MATERIALS: As with many Span schemes, the houses have a brick cross-wall construction, spanned with reinforced concrete beams, which carry the floor and roof joists. The front and rear elevations are of Thermalite blocks, clad in horizontal timber ship-lap boarding (replaced with uPCV boarding to the rear), and coloured asbestos sheets at ground floor. The windows are timber-framed.
PLAN: Nos. 2, 4 and 6 Foxes Dale have a more spatially complex plan than most Span houses. At ground floor the houses have the entrance lobby and kitchen to the front, with a dining area and spiral stair behind. The dining area leads back into a single-storey flat-roofed living room and study, which look into the garden to the rear, and form an L-shape around an internal courtyard. On the first floor is a bedroom with connecting dressing room (this has been opened out into a single room at No. 4), and a bathroom. The dressing room leads out onto a sun terrace above the living room. On the second floor there are a further two bedrooms and another bathroom.
A single-storey extension has been added at the rear of No. 2.
EXTERIOR: The houses are set back from the road behind paved front gardens, which are separated from the pavement by yellow brick walls and white gates. The front elevation of each house is punctuated to either side by the exposed ends of the yellow brick cross walls. The front door is to the right of each elevation, recessed into an open porch; a service door to the left gives access directly into the kitchen. The remainder of the ground floor elevation is composed of opening and fixed lights, and coloured asbestos panels: turquoise at No. 2, red at No. 4, and olive green at No. 6 (colours which can be chosen by owners from a limited palette). At first floor is a large full-height picture window, and at second floor is a near continuous band of glazing.
To the rear the first and second floor windows are arranged in vertical strips; at ground floor the rear elevation is predominantly glazed, with fixed and opening lights in timber frames. To the front and rear the buildings have a shared palette of white, pale blue/grey, and mid grey; this colour scheme is believed to be original to the terrace.
INTERIOR: The interiors are largely open-plan at ground floor, arranged around an internal courtyard with glazed walls that gives light into the deep foot-print. The open-tread spiral stair, with hardwood treads and simple curved metal balustrades, takes up little floor space, allowing maximum use of the smaller first and second floors which are conventionally arranged off a small landing. Doors and windows are original (although some of the door and window furniture has been replaced), and have simple unmoulded sections.

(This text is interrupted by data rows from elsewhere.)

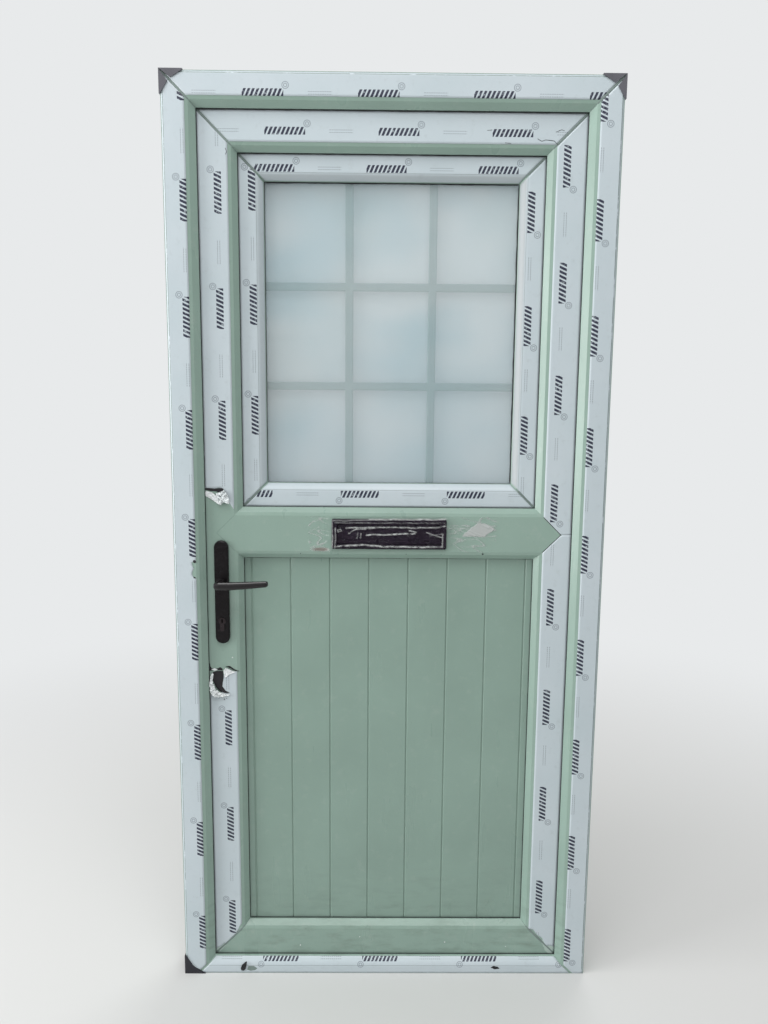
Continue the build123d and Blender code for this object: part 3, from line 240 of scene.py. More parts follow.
def sage_plastic(name, colour, dirt=0.25, grooved_from=None):
    """Satin foiled plastic: faint mottling, dust, rub marks and more grime near the floor. Grooves behind
    the given depth get painted light, paler than their shade."""
    shader = Shader(name)
    mottled = shader.mix(shader.noise(5, 4), toned(colour, 0.86), toned(colour, 1.12))
    dust = shader.span(shader.noise(38, 6, roughness=0.7), 0.55, 0.8, 0, dirt)
    dusty = shader.mix(dust, mottled, srgb(176, 184, 178))
    near_floor = shader.span(shader.axis("Z"), *GRIME_HEIGHTS, 1.0, 0.0)
    smears = shader.span(shader.noise(16, 4, stretch=(1, 1, 3.5), roughness=0.6), 0.48, 0.75, 0, 0.5)
    grimy = shader.mix(shader.times(near_floor, smears), dusty, srgb(98, 112, 100))
    # Painted light: grooves behind the panel's face are lightened against the shade that falls in them.
    if grooved_from is not None:
        behind = shader.math("SUBTRACT", shader.axis("Y"), grooved_from)
        grimy = shader.mix(shader.span(behind, *GROOVE_LIGHT_DEPTHS, 0, 0.15), grimy, srgb(190, 208, 198))
    specks = shader.span(shader.noise(420, 1), 0.76, 0.79, 0, 0.5)
    finished = shader.mix(specks, grimy, srgb(78, 84, 76))
    rubs = shader.noise(24, 3, stretch=(1, 1, 0.15))
    shader.bump(shader.noise(260, 2), 0.06 * MM)
    return shader.set(base_color=finished, roughness=shader.span(rubs, 0.3, 0.7, 0.26, 0.36))


def plain_finish(name, colour, roughness=0.5, metallic=0.0, grain=180, depth=0.08 * MM, variation=0.18):
    """A finish of one colour with fine grain and slight uneven tone."""
    shader = Shader(name)
    tone = shader.mix(shader.noise(30, 4), toned(colour, 1 - variation), toned(colour, 1 + variation))
    shader.bump(shader.noise(grain, 3), depth)
    rough = shader.span(shader.noise(60, 3), 0.3, 0.7, roughness * 0.8, roughness * 1.2)
    return shader.set(base_color=tone, roughness=rough, metallic=metallic)


def black_coating(name, colour, roughness, streak_sheen, shine=0.2):
    """Satin black powder coat with dust and pale scratches. streak_sheen is how much its sideways streaks
    of painted sheen show, and shine its specular level."""
    shader = Shader(name)
    dust = shader.span(shader.noise(120, 5), 0.52, 0.75, 0, 0.05)
    dusty = shader.mix(dust, colour, srgb(110, 106, 110))
    # Painted sheen: purple sideways streaks stand in for light glancing along the coating.
    streaks = shader.noise(40, 4, stretch=(1, 1, 14), roughness=0.6)
    sheen_streaked = shader.mix(shader.span(streaks, 0.45, 0.7, 0, streak_sheen), dusty, srgb(82, 66, 84))
    scratches = shader.span(shader.noise(60, 4, stretch=(1, 1, 9), distortion=0.6), 0.71, 0.75, 0, 0.14)
    shader.bump(shader.noise(900, 2), 0.02 * MM)
    shader.surface.inputs["Specular IOR Level"].default_value = shine
    return shader.set(
        base_color=shader.mix(scratches, sheen_streaked, srgb(150, 148, 146)),
        roughness=shader.span(shader.noise(40, 3), 0.3, 0.7, roughness * 0.8, roughness * 1.25),
    )


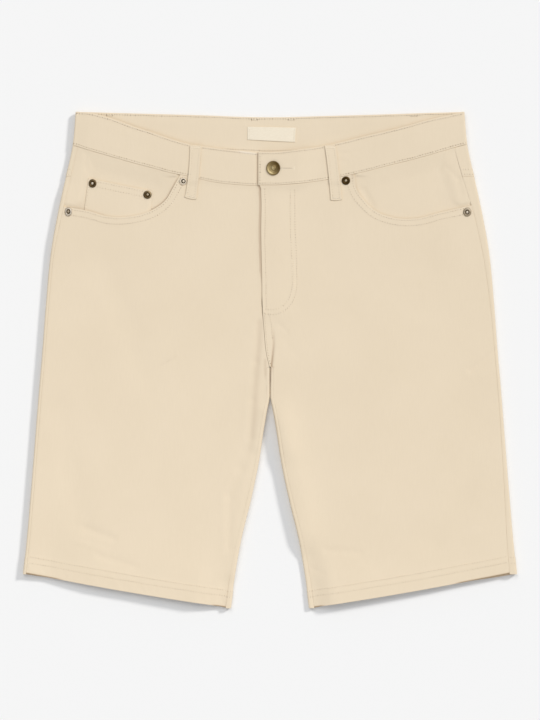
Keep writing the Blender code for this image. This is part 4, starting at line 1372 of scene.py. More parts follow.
def front_panel(side, material, thread):
    """A front: pocket mouth and waist seam above, side seam, hem, and centre front with the inseam."""
    grid, share, levels, mouth = front_grid(side)
    x = side * grid[..., 0]
    y = grid[..., 1]
    z = top_height(x, y) + hem_lift(side, share, y)
    if side == LEFT:
        z = z + fly_lift(x, y)
    cloth = laid(f"front_{SIDE_NAMES[side]}_cloth", x, y, z, hem_walls(levels)[:, None])

    mouth_line = np.column_stack([side * mouth[:, 0], mouth[:, 1]])
    from_mouth, mouth_along = nearest(mouth_line[::2], x, y, reach=16.0)
    cloth.press(raised_band(from_mouth, width=SECOND_ROW + 0.6, height=0.22))
    cloth.pucker(from_mouth, mouth_along, height=0.08, seed=31)
    for distance in PAIR:
        cloth.groove(np.abs(from_mouth - distance))
    from_waist = np.abs(waist_seam(side, np.abs(x)) - SEWN_GAP - y)
    below_band = step(np.abs(x), mouth[-1, 0] + 3.0, mouth[-1, 0])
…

Original fixtures and fittings of note which survive at Nos. 4 and 6 include the ground floor muhuhu wood-block floor, and the stained pine wall cladding and black and white striped tiled floor of the entrance lobby. Both houses retain an original built-in dresser between the kitchen and dining room and fitted cupboards in the first floor dressing doom. No. 4 retains the original folding door which divides the study from the living room, and No. 6 retains some original study shelving, and several original kitchen units. No. 2 was not inspected internally, but it is understood also to be relatively little altered. This house originally had a pergola-like structure over the first floor sun terrace, however this does not survive.

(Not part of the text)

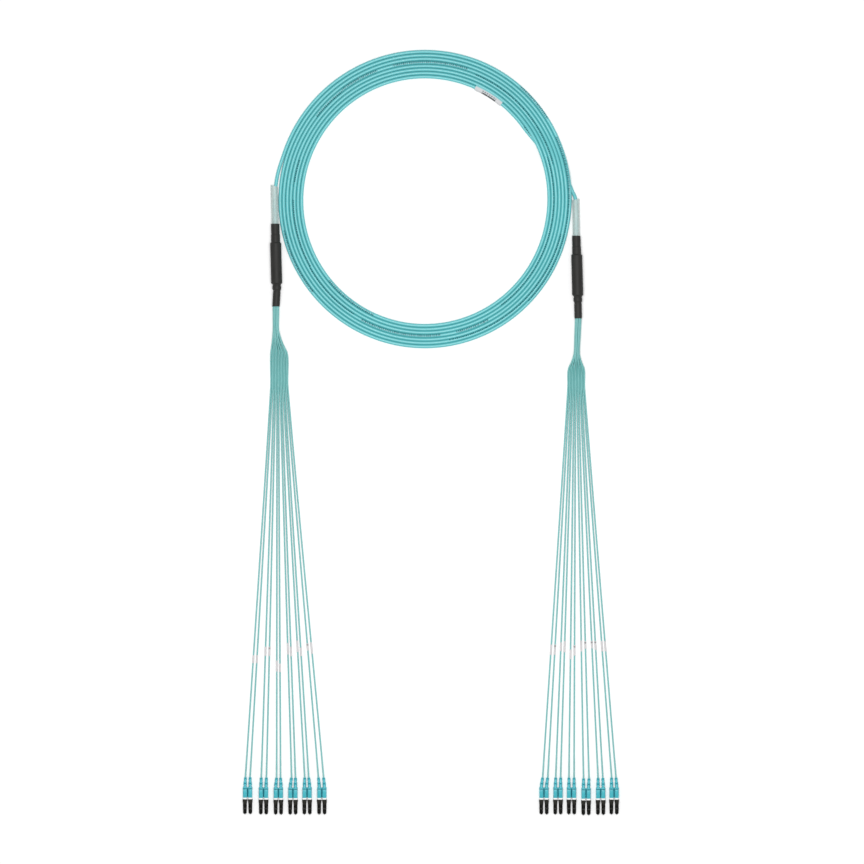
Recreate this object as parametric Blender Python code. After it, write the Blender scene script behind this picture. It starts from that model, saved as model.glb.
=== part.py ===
"""Fibre optic trunk cable, coiled flat with a fanned breakout at each end.

Seven flat turns of round trunk cable, two runs that leave the coil for a furcation body each, and
from each body twelve thin legs to six duplex connectors under pull-off dust caps.
Layout: the coil's centre is x = y = 0 and the floor is z = 0. At the end the whole assembly is moved
so that the bottom centre of its box is the origin. Metres, +Z up.
"""

import math

import bmesh
import bpy
from mathutils import Vector

MM = 0.001

# Trunk cable and its coil
TRUNK_DIAMETER = 4.2 * MM
COIL_INNER_RADIUS = 148.4 * MM
COIL_TURNS = 7
COIL_SEGMENTS = 48
TURN_CREST_SHARE = 0.5
TURN_VALLEY_SHARE = 0.45
PIECE_GAP = 0.3 * MM

# Runs of trunk cable between the coil and the two furcations
LEFT_RUN_END_ANGLE = 45.0
LEFT_RUN_LEAVE_ANGLE = 160.0
RIGHT_RUN_START_ANGLE = 3.2
RUN_POINT_SPACING = 11.0 * MM

# Clear film sleeves round the runs, just before the furcations; their upper ends lean to -X
SLEEVE_DIAMETER = 7.8 * MM
SLEEVE_WALL = 0.4 * MM
SLEEVE_LENGTH = 46.0 * MM
LEFT_SLEEVE_LEAN = 1.3 * MM
RIGHT_SLEEVE_LEAN = 0.4 * MM
SLEEVE_SIDES = 12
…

Nos. 2, 4 and 6 Foxes Dale were built by Span Developments Ltd in 1957; the terrace was one of a number of developments undertaken by Span in the Blackheath area in the mid to late 1950s.
Formed in the mid 1950s, Span set out to show that architect-designed houses could be produced to sell at competitive prices, whilst allowing the developer to make the necessary profits to make such developments viable. Eric Lyons and Geoffrey Townsend were architects who had met whilst studying at the Regent Street Polytechnic, London; both shared a dissatisfaction with the monotony of speculative housing developments, and a commitment to contemporary design. The men had worked together since before World War II, however because of the difficulty of finding a developer willing to take on their ideas, and because an architect could not also act as a developer, Townsend resigned his membership of the Royal Institute of British Architects in 1953, and took on the role of developer, forming Span Developments Ltd. Lyons formed his own independent architectural practice, acting as Span's architect. Through his work for Span, Lyons showed that high densities could be achieved in low-rise developments without sacrificing a strong public realm and landscape setting. Part of the way in which he achieved this, was by bringing the terraced house back into main-stream development as a building form. His gentle, humanized, modernism, and the importance he placed on landscape setting and layout, produced the defining characteristics of Span developments.

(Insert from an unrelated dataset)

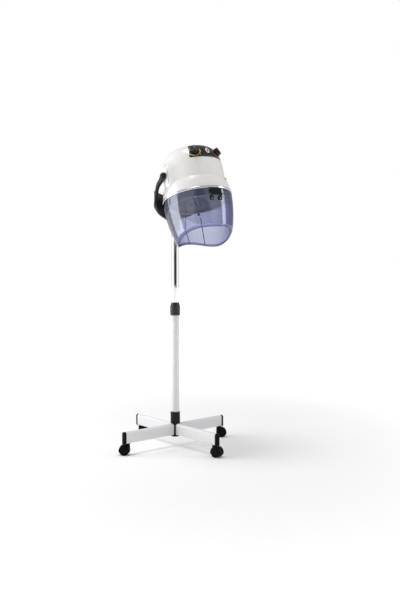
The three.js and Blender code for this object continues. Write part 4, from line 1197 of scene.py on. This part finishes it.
def sheet_from(name, points, faces):
    """A visor part: an outer skin thickened inwards, in a deeper tint along the rim and edges."""
    obj = mesh_object(name, points, faces, VISOR, closed=False)
    thick = obj.modifiers.new("wall", "SOLIDIFY")
    thick.thickness = VISOR_WALL * MM
    thick.offset = -1
    thick.material_offset_rim = 2
    for look in VISOR_LOOKS:
        obj.data.materials.append(look)
    for polygon in obj.data.polygons:
        corners = [points[k] for k in polygon.vertices]
        if all(z - rim_height(math.atan2(x, -y)) < LIP_HEIGHT + 0.5 for x, y, z in corners):
            polygon.material_index = 1
    settle(obj)
    return bevel(obj, 0.6, 2, 50)


def corner_cut(distance):
    """How far a rounded corner draws in, at a distance from the corner's other side."""
    left = max(DOOR_CORNER - distance, 0)
    return DOOR_CORNER - math.sqrt(DOOR_CORNER ** 2 - left ** 2)


def bead(name, run, body, radius=1.5):
    """A round bead along a run of visor points, in the edges' deeper tint."""
    loops = []
    for here, along in stations(run):
        out = Vector((here.x, here.y, 0)).normalized()
        out = (out - along * out.dot(along)).normalized()
        across = along.cross(out)
        loops.append([tuple(here + out * (radius * math.cos(k * math.pi / 4) - 0.6)
                            + across * radius * math.sin(k * math.pi / 4)) for k in range(8)])
    piece(lofted(name, loops, VISOR), body, "visor_tint", looks=[VISOR_EDGE])


def wall_rows(low, rim, rows):
    """Heights down a wall, with a row where the turned-in lip starts."""
    lip = rim + LIP_HEIGHT
    upper = [low + (lip - low) * k / rows for k in range(1, rows + 1)]
    return upper + [lip - LIP_HEIGHT * k / 6 for k in range(1, 7)]


def body_columns():
    """(angle, lower end of the upper band, whether the wall goes on below it) round the visor."""
    corner_steps = 7
    edge = door_edge(DOOR_TOP - DOOR_CORNER)
    across = edge - DOOR_CORNER / VISOR_TOP_RADIUS
    columns = [(across * i / 26, DOOR_TOP, False) for i in range(-25, 26)]
    for k in range(corner_steps + 1):
        bend = k / corner_steps * math.pi / 2
        inset = DOOR_CORNER * (1 - math.sin(bend))
        angle = edge - inset / VISOR_TOP_RADIUS
        low = DOOR_TOP - corner_cut(inset)
        columns += [(angle, low, k == corner_steps), (-angle, low, k == corner_steps)]
    back = 2 * (math.pi - edge)
    steps = 110
    columns += [(edge + back * i / steps, DOOR_TOP - DOOR_CORNER, True) for i in range(1, steps)]
    return sorted((math.fmod(a + 2 * math.pi, 2 * math.pi), low, on) for a, low, on in columns)


def add_visor_body():
    columns = body_columns()
    band_rows = 10
    edge = door_edge(DOOR_TOP - DOOR_CORNER)
    points, numbers = [], []
    for angle, low, goes_on in columns:
        line = []
        for k in range(band_rows + 1):
            line.append(len(points))
            points.append(visor_point(angle, VISOR_TOP + (low - VISOR_TOP) * k / band_rows))
        if goes_on:
            share = (angle - edge) / (2 * math.pi - 2 * edge)

            def angle_at(height):
                side = door_edge(height)
                return side + share * (2 * math.pi - 2 * side)

            for height in wall_rows(low, down_to_rim(angle_at), 28):
                line.append(len(points))
                points.append(visor_point(angle_at(height), height))
        numbers.append(line)
    faces = []
    count = len(columns)
    for i in range(count):
        here, after = numbers[i], numbers[(i + 1) % count]
        for k in range(min(len(here), len(after)) - 1):
            faces.append((here[k], here[k + 1], after[k + 1], after[k]))
    first = next(i for i, column in enumerate(columns) if column[2])
    last = max(i for i, column in enumerate(columns) if column[2])
    rim = [points[numbers[i][-1]] for i in range(first, last + 1)]
    bead("visor_shell_rim_bead", rim, "hood")
    body = sheet_from("visor_shell", points, faces)
    piece(body, "hood", "visor_tint", "visor_body", looks=VISOR_LOOKS)


def add_visor_door():
    columns, corner_rows, rows = 80, 8, 28
    top = DOOR_TOP - DOOR_GAP
    depths = [DOOR_CORNER * (1 - math.cos(k / corner_rows * math.pi / 2)) for k in range(corner_rows)]
    lines = []
    for j in range(columns + 1):
        share = 2 * j / columns - 1

        def angle_at(height):
            cut = corner_cut(max(top - height, 0)) / VISOR_TOP_RADIUS
            return share * (door_edge(height, DOOR_GAP) - cut)

        start = top - DOOR_CORNER
        heights = [top - depth for depth in depths] + [start]
        heights += wall_rows(start, down_to_rim(angle_at), rows)
        lines.append([visor_point(angle_at(height), height) for height in heights])
    count = len(lines[0])
    points = [point for line in lines for point in line]
    faces = []
    for j in range(columns):
        for k in range(count - 1):
            a = j * count + k
            faces.append((a, a + 1, a + 1 + count, a + count))
    outline = lines[0][::-1] + [line[0] for line in lines[1:-1]] + lines[-1]
    bead("visor_flap_edge_bead", outline, "visor_door", 1.3)
    bead("visor_flap_rim_bead", [line[-1] for line in lines], "visor_door")
    door = sheet_from("visor_flap", points, faces)
    piece(door, "visor_door", "visor_tint", "visor_door", looks=VISOR_LOOKS)


def add_rear_ribs():
    """Thin stiffening ribs down the inside of the visor's back."""
    half, steps = 1.8 / 140, 24
    for name, place in REAR_RIBS.items():
        angle = place * DEG
        low, high = rim_height(angle) + 1.5, DRUM_BOTTOM - 16
        loops = []
        for k in range(steps + 1):
            height = low + (high - low) * k / steps
            depth = 2.4 if 0 < k < steps else 0.4
            loops.append([visor_point(angle + turn, height, -VISOR_WALL - inward) for turn, inward in (
                (-half, 0.02), (half, 0.02), (half * 0.6, depth), (-half * 0.6, depth))])
        piece(lofted(f"visor_rib_{name}", loops, VISOR), "hood", "visor_tint", looks=[VISOR_EDGE])


def add_side_clips():
    """Small grey clips that hold the visor up at its sides, with a screw in each."""
    for side_name, side in SIDES.items():
        for tag, round_from_front in (("front", 84), ("rear", 150)):
            angle = side * round_from_front * DEG
            out = Vector((math.sin(angle), -math.cos(angle), 0))
            across = Vector((math.cos(angle), math.sin(angle), 0))
            origin = Vector(visor_point(angle, -22)) * MM
            place = VISOR @ basis(across, out.cross(across), out, origin)
            clip = prism(f"visor_clip_{tag}_{side_name}", rounded_box(5, 13, 4, 6), -0.4, 2.6, place)
            piece(bevel(clip, 1.1, 4), "hood", "grey_plastic")
            add_screw(f"visor_clip_screw_{tag}_{side_name}", place, 0, 2, 2.6, "hood")


def add_screw(name, place, x, y, z, body, radius=2.6):
    """A pan-head screw with a cross slot, standing on z of a frame."""
    spot = place @ moved(x, y, z)
    head = solid(name, [(0, -0.6, 0), (radius, -0.6, 0), (radius, 0.5, 0.3), (radius * 0.55, 1.25, 1.2),
                        (0, 1.3, 0)], spot, 32)
    slot = rounded_box(radius * 0.62, 0.32, 0.1, 2)
    boolean(head, [prism("slot", slot, 0.5, 2.5, spot @ Matrix.Rotation(turn * DEG, 4, "Z"))
                   for turn in (20, 110)], "DIFFERENCE")
    piece(head, body, "zinc_steel")


def front_plane():
    """Frame on the visor's front: +X right, +Y up the hood's axis, +Z out of the front."""
    return VISOR @ basis((1, 0, 0), (0, 0, 1), (0, -1, 0))


def add_hinge():
    place = front_plane()
    side_on = place @ basis((0, 0, 1), (0, 1, 0), (1, 0, 0))
    face = VISOR_TOP_RADIUS + GAP
    pin_out, pin_up = 165, -36
    axis = place @ moved(0, pin_up, pin_out) @ ALONG_X
    half = HINGE_HALF - 14

    def knuckle(low, high):
        return sleeve("knuckle", 2.3, 4.6, low, high, (0.3, 0.8), axis, 40)

    bracket = prism("hinge_block", rounded_box(HINGE_HALF, 11.5, 3.5, y=-20.5), face, face + 3, place)
    bevel(bracket, 0.9, 3)
    block = prism("block", rounded_box(27, 11, 5, y=-19.5), face + 2, face + 9, place)
    web = prism("web", rounded([(face, pin_up + 2, 0.5), (pin_out - 1, pin_up + 2, 1), (face + 7, -26, 1),
                                (face, -26, 0.5)]), 0.6 - half, half - 0.6, side_on)
    join(bracket, [bevel(block, 2.0, 4), knuckle(-half, half), web])
    piece(bracket, "hood", "black_moulding", "hinge_bracket")
    pin = solid("hinge_rod", [(0, -HINGE_HALF, 0), (2, -HINGE_HALF, 0.5), (2, HINGE_HALF, 0.5),
                              (0, HINGE_HALF, 0)], axis, 24, 3)
    piece(pin, "hood", "zinc_steel", "hinge_pin")
    parts = []
    pad_face, arm_face = visor_radius(-52), visor_radius(-44)
    for side in (-1, 1):
        middle = side * (HINGE_HALF - 6.5)
        pad = prism("hinge_flap_leaf", rounded_box(9.5, 8, 3, x=side * 21, y=-52), pad_face - 3.5,
                    pad_face + 2.6, place)
        arm = prism("arm", rounded([(arm_face - 0.5, -48, 0.6), (arm_face + 3, -48, 1),
                                    (pin_out + 1.5, pin_up - 1, 2), (pin_out - 3, pin_up - 1, 0.6)]),
                    middle - 5.6, middle + 5.6, side_on)
        parts += [bevel(pad, 0.9, 3), knuckle(middle - 5.8, middle + 5.8), arm]
    leaf = join(parts[0], parts[1:])
    leaf.name = "hinge_flap_leaf"
    piece(leaf, "visor_door", "black_moulding", "hinge_leaf")
    for name, x in (("left", -21), ("right", 21)):
        add_screw(f"hinge_leaf_screw_{name}", place, x, -53, pad_face + 2.6, "visor_door", 3.0)


# ---- carried CAD nodes
CARRIED = {
    "axle_steel": [f"caster_axle_{name}" for name in CASTERS],
    "zinc_steel": ["hub_bolt", "pivot_bolt_right", "pivot_bolt_left", "motor_bracket", "fan_motor"],
    "black_moulding": ["lock_collet"],
    "grey_plastic": ["swivel_bush", "timer_unit", "heat_switch"],
    "fan_alloy": ["fan_rotor"],
    "mica": ["heater_element"],
}


def dress_carried():
    for slot, names in CARRIED.items():
        for name in names:
            node = frame["nodes"][name]
            node.data.materials.clear()
            node.data.materials.append(LOOKS[slot])
            shade(node, 30)


# ---- whole object
for leg_name in CASTERS:
    add_leg(leg_name)
add_hub()
add_casters()
add_tube("column_lower_tube", LOWER_RADIUS, "lower_tube", "stand", "white_paint")
add_tube("column_upper_tube", UPPER_RADIUS, "upper_tube", "column", "chrome")
add_lock_nut()
add_yoke()
add_pivots()
add_shell()
add_ring()
add_gland()
add_panel()
add_dials()
add_knob("timer_dial", "timer_knob", "timer_knob", -KNOB_ANGLE)
add_knob("heat_dial", "heat_knob", "heat_knob", KNOB_ANGLE)
add_switch()
add_drum()
add_dish()
add_visor_body()
add_visor_door()
add_rear_ribs()
add_side_clips()
add_hinge()
dress_carried()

No. 2 Foxes Dale was chosen as House and Garden Magazine's 'House of Ideas 1957', and featured in their June and July editions. Also furnished by the magazine, the house served as the show home for the terrace, and the further 16 houses that were intended to be built to the same design. No. 2 had electric heating, No. 4 had gas heating, and No. 6 had solid fuel heating; any one of these three options was open to purchasers of houses in the proposed development. However, perhaps due to the relatively large size of the houses, they proved hard to sell and the rest of the development was never built.
* Architectural interest: the houses are well-preserved examples of Lyons' innovative and evolved modern terraced house. Their unusual ground-floor layout and good quality integrated fixtures and finishes make them particularly strong examples.
* Historic interest: as a terrace, the houses reflect a significant element of the important body of work produced by Span; an influential company which dominated the story of high quality private sector housing design in post-war period.
* Group interest: the houses benefit from their close proximity to other Span developments: The Hall and Hallgate (listed Grade II), the architecture and landscaping of which contribute to the setting of these three houses.